My reply is simply that given the fact that you have different speakers, and different equipment, and a different room, you're already using tone controls - the tone controls are in your head from when you selected speakers that pleased your ears, same with your electronic equipment, and of course when you set your stereo system up in your room.
You can only guess at what the artist heard, an educated guess at best.
So if you hear a problem when you're listening (and admittedly, some folks are blissfully unaware of such problems), then it makes sense to solve that problem with judicious use of your tone controls, or to at least try.

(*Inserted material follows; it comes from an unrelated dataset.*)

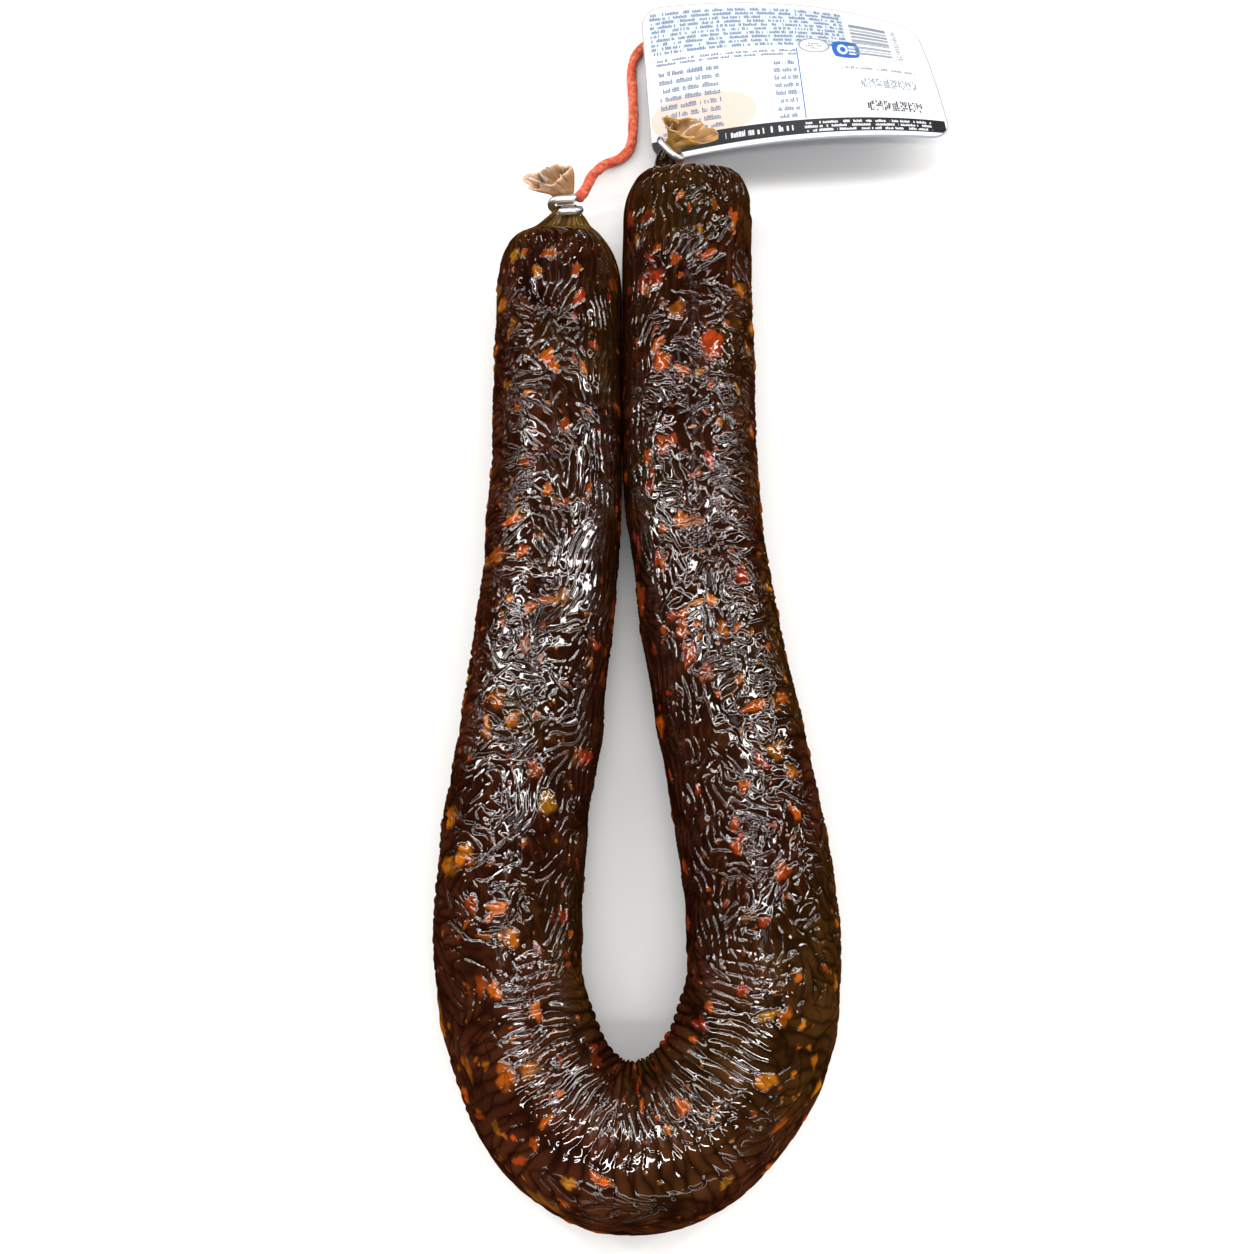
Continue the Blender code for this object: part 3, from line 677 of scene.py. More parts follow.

And what about those albums that for whatever reason, are simply unlistenable but the music is really good? I'm a huge fan of Tom Petty, but every album after Wildflowers has sounded crappy to me. Generally they've been compressed to absolute death, they have no dynamic range, and the high and low frequencies sound unnatural. But I want to hear the songs!
So yes, I reserve unto myself the right to use the tone controls to at least make those records listenable!! I don't even ask Tom's permission. I just do it.
Anyway, use those preamp controls! There's nothing to fear -- you can always put them right back in the middle if you get freaked out!